Full time job, other hobbies, and a cold shop... I don't turn much this time of year.


----------



## Chasper (Dec 2, 2008)

There have been some weeks this fall when I've worked at my full time job 55 hours and spend 35 hours pen turning.  In other years I've spent that much time on my full time job so it is more relaxing than I've been accustom to over the years.


----------



## Daniel (Dec 2, 2008)

Dabbler, I've made maybe a dozen pens all year. But hey my shop is there for my enjoyment not as a burden. sad thing is I have about 100 kits or so waiting for me to make something out of them. and that does not include my inventory for making pens as orders come in.


----------



## Texatdurango (Dec 2, 2008)

Being retired gives me the option to spend all day, every day in the shop if I choose.  As long as the grass is cut and the house isn't fallaing apart, my sweetie doesn't care what I do with my time so I probably spend 10 hours a day in the shop turning, doing flat work, casting, playing with the metal lathe or just piddling with ideas.


----------



## GoodTurns (Dec 2, 2008)

according to me, not nearly enough,
according to SWMBO, too d*** much!


----------



## AlexL (Dec 2, 2008)

I'm almost 12 and have been turning pens for almost a year now. I turn as many as I can. I have my own lathe in my dad's workshop. I sell my pens to raise money for college.

Alex
Pens for College


----------



## lwalden (Dec 2, 2008)

I voted dabbling, with other things competing for my time. Those other things would be 3 kids and a full time job. My wife and I agreed to cut back on the pen turning as a business this year in order to spend more time with the kids, and as a result it's looking like maybe 1/4 of last years volume. Still, that's about 5K in sales with 90% of that coming from repeat customers. And doesn't include the cross blanks and lone star blanks I make for other penturners. While I'm not looking forward to the kids growing up and moving out (well, maybe a little), I'm looking forward to increasing my pen activity as that does take place.......


----------



## markgum (Dec 2, 2008)

GoodTurns said:


> according to me, not nearly enough,
> according to SWMBO, too d*** much!


 

Hey SWMBO tells me the same thing.  I think there is a conspiracy going on here... :bulgy-eyes:


----------



## biggoat (Dec 2, 2008)

I try to turn something at least once a week, but it never works out that way.


----------



## W3DRM (Dec 2, 2008)

I'm retired but seem to be so busy that I don't get to turn as much as I would like to. I have just gotten Christmas orders for some pens (22...) so I better find some time and get turning...


----------



## pipecrafter (Dec 2, 2008)

I don't turn pens full time, but the lathe works in to about 85% of what I do to make pipes and such.  And since that's what I do, I guess I fall into the "full time" category.

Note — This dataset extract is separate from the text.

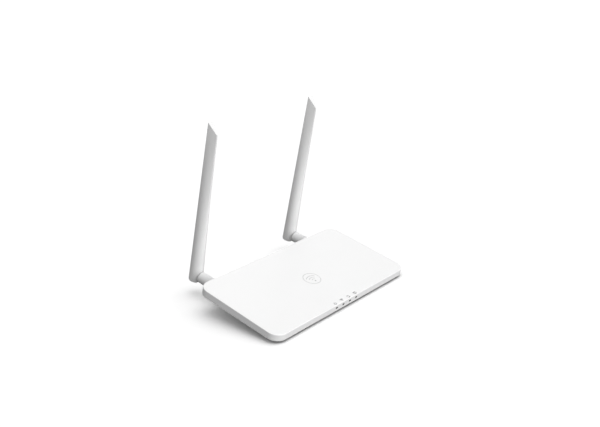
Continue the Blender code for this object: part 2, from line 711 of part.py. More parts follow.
def make_pigtail(side, sign):
    """Coax lead from the board's connector to the inner end of the stub."""
    start = (sign * RF_CONNECTOR[0], RF_CONNECTOR[1])
    radius, height = 1.3 * MM, 1.4 * MM
    profile = [(0, 0), (radius, 0), (radius, -height), (0, -height)]
    turned(f"{side}_rf_connector", profile, "brass", 12, location=(*start, PART_TOP))
    curve = bpy.data.curves.new(f"{side}_pigtail", "CURVE")
    curve.dimensions = "3D"
    curve.bevel_depth = COAX_RADIUS - 0.1 * MM
    curve.bevel_resolution = 1
    curve.use_fill_caps = True
    spline = curve.splines.new("POLY")
    begin = Vector((*start, PART_TOP - 2.4 * MM))
    finish = Vector((sign * ANTENNA_X, NECK_END - MM, BARREL_Z))
    lead_out, lead_in = Vector((sign * 18 * MM, 6 * MM, 0)), Vector((0, -22 * MM, 0))
    steps = 10
    spline.points.add(steps)
    for i, point in enumerate(spline.points):
        t = i / steps
        corners = [begin, begin + lead_out, finish + lead_in, finish]
        weights = [(1 - t) ** 3, 3 * t * (1 - t) ** 2, 3 * t * t * (1 - t), t ** 3]
        point.co = (*sum((weight * corner for weight, corner in zip(weights, corners)), Vector()), 1)
    lead = bpy.data.objects.new(f"{side}_pigtail", curve)
    lead.parent = DECK
    curve.materials.append(material(lead.name, *FINISHES["cable"]))
    PARTS.objects.link(lead)


def make_antenna(side, sign):
    hinge = frame_empty(f"{side}_hinge_frame", DECK, (sign * ANTENNA_X, HINGE_Y, HINGE_Z))
    swivel = frame_empty(f"{side}_swivel_frame", hinge, (0, 0, PIN_DROP), REARWARDS)
    make_antenna_cover(side, hinge)
    make_stub(side, hinge, swivel)
    make_swivel_fittings(side, swivel)
    make_hinge_pins(side, hinge)
    make_radiator(side, hinge)
    make_pigtail(side, sign)


# ---------------------------------------------------------------- the object

make_top_cover()
make_bottom_cover()
make_feet()
make_screws()
make_label()
make_board()
make_components()
make_light_pipe()
make_lan_jack()
make_power_jack()
make_button("wps", WPS_X, WPS_CAP_RADIUS, PEDESTAL_REAR + 0.9 * MM)
make_button("reset", RESET_X, RESET_CAP_RADIUS, PEDESTAL_REAR - 0.4 * MM)
make_antenna("left", -1)
make_antenna("right", 1)
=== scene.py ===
"""Looks of the desktop Wi-Fi range extender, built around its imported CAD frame.

Two frames are used. The world frame has its floor at z = 0. The deck frame's origin is the middle
of the deck's front top edge: x runs along the front edge, y runs back across the deck and z is the
normal of its top face. Housing pieces are modelled in the deck frame and placed by the DECK matrix,
and antenna pieces are modelled about their hinge's pin. Meshes are stored in world coordinates.
"""

import json
import math

import bmesh
import bpy
from mathutils import Matrix, Vector


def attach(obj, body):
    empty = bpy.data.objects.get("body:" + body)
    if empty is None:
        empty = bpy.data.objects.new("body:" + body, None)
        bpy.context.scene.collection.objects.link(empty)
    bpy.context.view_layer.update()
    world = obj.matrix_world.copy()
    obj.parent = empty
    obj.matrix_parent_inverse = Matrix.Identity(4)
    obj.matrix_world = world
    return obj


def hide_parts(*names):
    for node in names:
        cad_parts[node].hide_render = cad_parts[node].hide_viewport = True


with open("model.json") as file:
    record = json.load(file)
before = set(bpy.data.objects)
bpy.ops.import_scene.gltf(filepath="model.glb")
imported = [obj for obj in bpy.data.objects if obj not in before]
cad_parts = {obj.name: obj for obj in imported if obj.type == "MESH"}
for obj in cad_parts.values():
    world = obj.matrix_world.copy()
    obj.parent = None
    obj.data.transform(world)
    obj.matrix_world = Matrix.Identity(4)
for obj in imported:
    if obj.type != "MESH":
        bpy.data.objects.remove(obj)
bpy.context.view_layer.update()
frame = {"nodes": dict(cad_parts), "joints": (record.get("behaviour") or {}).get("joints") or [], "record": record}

MM = 0.001
GAP = 0.3 * MM
TOUCHING = 0.002 * MM
SHARP_ANGLE = math.radians(30)
CORNER_STEPS = 20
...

However, this is impressive:


AlexL said:


> I'm almost 12 and have been turning pens for almost a year now. I turn as many as I can. I have my own lathe in my dad's workshop. I sell my pens to raise money for college.



Good on ya, Alex!  I wish I had that sence of direction at 12 years old!


----------



## Dario (Dec 2, 2008)

For the past 18 months, I just turned a couple of pens.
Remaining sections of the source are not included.